I don't think I did credit to this popular baby
 doll from the 60s era. It had blue blinking eyes and long lashes.
They had removable arms and legs too
and soon you find an arm here, and a leg there, not because
they broke, but because of restless fingers. My eldest
 brother's favourite cartoon which he drew himself
was that of a limb, captioned "Made in Japan". A lot of goods
then were made in Japan, and because they were made
hastily to fulfill market demand, QC was lacking.
But not this doll (I am not sure where it was made, Hong Kong
probably), but it lasted and lasted.

Those were the only dolls I had aside from one which was inflatable and black with woolly locks and with those close-shut buttons for eyes... you know those plastic buttons which give a different picture when you look at them from different angles? The world of Barbie was opened to me at a friend's place when she showed me her family of Barbie dolls. This friend had a sister who subscribed to Women's Weekly and so had a whole stack of them which she lent me... and I was also hooked on magazines since then.

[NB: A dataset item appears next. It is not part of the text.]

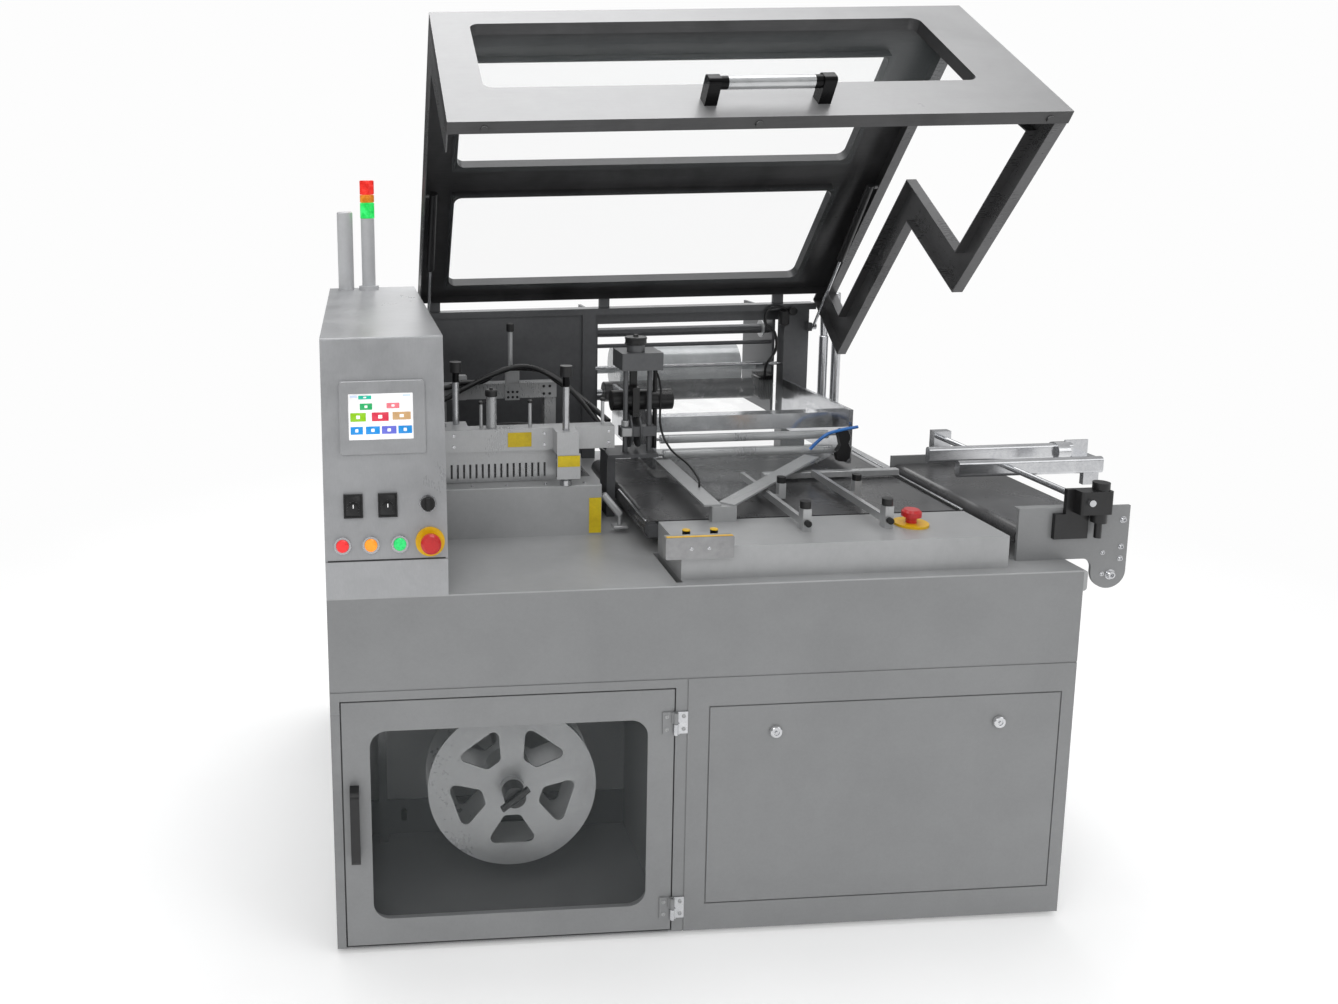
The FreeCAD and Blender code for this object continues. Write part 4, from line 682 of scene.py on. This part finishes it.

Now,  for my second foray... Brighten Crescent looked very promising indeed. I could see a whole row of shops (from my 72 bus) lining one side of the street before the residential houses further in. I believe the row of shophouses is still there today -- and worth a revisit.

Brighton Crescent revisited. Shops no longer there, but it felt very much like the old Brighton Crescent I knew. Note the gate of the house to the right? It looks so much like those low gates of houses (with an old fashioned letter box attached) I used to know in Serangoon Gardens! I used to swing on one side of such a gate as a child till I got a scolding from mum. Picture: April 2013.
The thrill of exploring those shops! Though they didn't sell any dolls, they did sell a range of stationery that a student could die for. Not sure whether kids still use erasers (more commonly known as rubbers for us in those days). But we sure used it a lot in our time. They came in an exciting range of designs and colours. There were those which were even perfumed and were translucent like jellies. And I distinctly remember they had a drawing of a cute deer on one side. Trouble with those rubbers was that they tend to stick onto rulers and pencil boxes and leave ugly marks when you peel them off. As rubbers, they were not very effective actually, and left black smears on the paper.

No lack of childhood flowers, shrubs and trees in Brighton Crescent. You find hibiscus, bougainvilleas, palm trees, casuarina trees. They all lend such a homely feel to the whole place. I think residents in this area have a better deal than those staying in Serangoon Gardens where renovation knows no bounds and all sorts of design exist now, compared to the low terraced and bungalow houses of the 60s and 70s, even up to the 80s. Pictures: April 2013.

I finally got my cheap girlie doll at Mubaruk at Serangoon Gardens. It had blond hair done up in a beehive. It had eyes which could close (not like Barbie's, which were painted on). But it would do for the time being. My mum and I would sew tiny clothes -- blouses and skirts. She eventually had a shoe box full of clothes. My only complaint was that I couldn't restyle her hair.When I saved enough, I got myself an imitation Barbie doll. I couldn't remember how much it cost, must be like $20 which was a lot of money in those days. Although it wasn't a genuine Barbie, its legs could be bent into various poses. It had real shoes which could be taken out and changed.  I didn't tell mum I spent my savings on  the doll. I hid it in the darkest corner of my cupboard and only took it out now and then to admire.

When I left The New Paper in 2001, guess what my colleagues gave me! A Barbie doll! Yay!
One of the dresses my mum and I sewed for Barbie. The scraps of material were from my mum's friend who did patchwork blankets. As some were already cut neatly into rectangles, they came in rather useful for tight skirts or shift dresses. One  can spend hours looking at the scraps, the designs and the colours were just too enthralling.